Forward-looking information involves significant risks and
uncertainties. A number of factors could cause actual results to
differ materially from results discussed in the forward-looking
information, including:; the failure or delay in satisfying any of
the conditions to the completion of the Offering; the effects of
global outbreaks of pandemics or contagious diseases or the fear of
such outbreaks, such as the COVID-19 pandemic, including the
effects on the Company's operations, personnel, and supply chain,
the demand for its products and services, its ability to expand and
produce in new geographic markets or the timing of such expansion
efforts, and on overall economic conditions and customer confidence
and spending levels; changes in international, national and local
macroeconomic and business conditions, as well as sociopolitical
conditions in certain local or regional markets; weather patterns;
crop planting, crop yields, crop conditions, the timing of harvest
and conditions during harvest; the ability of management to execute
the Company’s business plan; seasonality; industry cyclicality;
volatility of production costs; agricultural commodity prices; the
cost and availability of capital; currency exchange and interest
rates; the availability of credit for customers; competition; AGI’s
failure to achieve the expected benefits of recent acquisitions
including to realize anticipated synergies and margin improvements;
changes in trade relations between the countries in which the
Company does business including between Canada and the United
States; cyber security risks; the risk that the assumptions and
estimates underlying the provision for remediation in our financial
statements and related insurance coverage for the bin collapse
disclosed in our public filings will prove to be incorrect as
further information becomes available to the Company; and the risk
that the Company incurs material liabilities as a result of
litigation and claims arising from such bin collapse.
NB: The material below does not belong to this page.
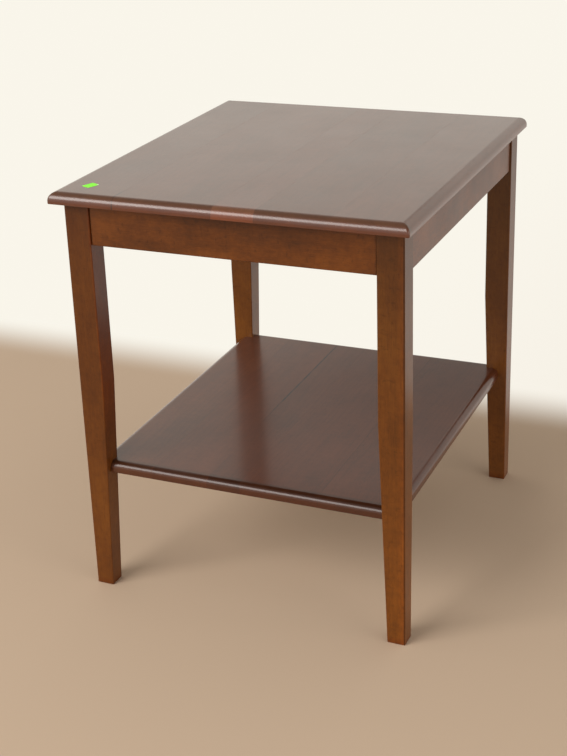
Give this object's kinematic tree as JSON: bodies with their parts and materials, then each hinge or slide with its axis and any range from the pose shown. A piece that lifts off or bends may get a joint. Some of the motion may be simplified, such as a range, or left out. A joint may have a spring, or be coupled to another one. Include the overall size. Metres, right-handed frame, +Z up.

These risks
and uncertainties are described under “Risks and Uncertainties” our
annual MD&A and in our most recently filed Annual Information
Form, all of which are available under the Company's profile on
SEDAR [www.sedar.com]. These factors should be considered
carefully, and readers should not place undue reliance on the
Company’s forward-looking information. We cannot assure readers
that actual results will be consistent with this forward-looking
information. Readers are further cautioned that the preparation of
financial statements in accordance with IFRS requires management to
make certain judgments and estimates that affect the reported
amounts of assets, liabilities, revenues and expenses and the
disclosure of contingent liabilities. These estimates may change,
having either a negative or positive effect on profit, as further
information becomes available and as the economic environment
changes. Without limitation of the foregoing, the provision for
remediation related to the remediation work in respect of the bin
collapse required significant estimates and judgments about the
scope, nature, timing and cost of work that will be required. It is
based on management’s assumptions and estimates at the current date
and is subject to revision in the future as further information
becomes available to the Company. The forward-looking information
contained herein is expressly qualified in its entirety by this
cautionary statement. The forward-looking information included in
this press release is made as of the date of this press release and
AGI undertakes no obligation to publicly update such
forward-looking information to reflect new information, subsequent
events or otherwise unless so required by applicable securities
law.
Also included in this press release are
estimates of full year 2022 adjusted EBITDA, which are based on,
among other things, the various assumptions disclosed in this news
release. To the extent such estimates constitute financial
outlooks, they were approved by management on March 29, 2022 and
are included to provide readers with an understanding of AGI's
anticipated adjusted EBITDA for the relevant periods based on the
assumptions described herein and readers are cautioned that the
information may not be appropriate for other purposes.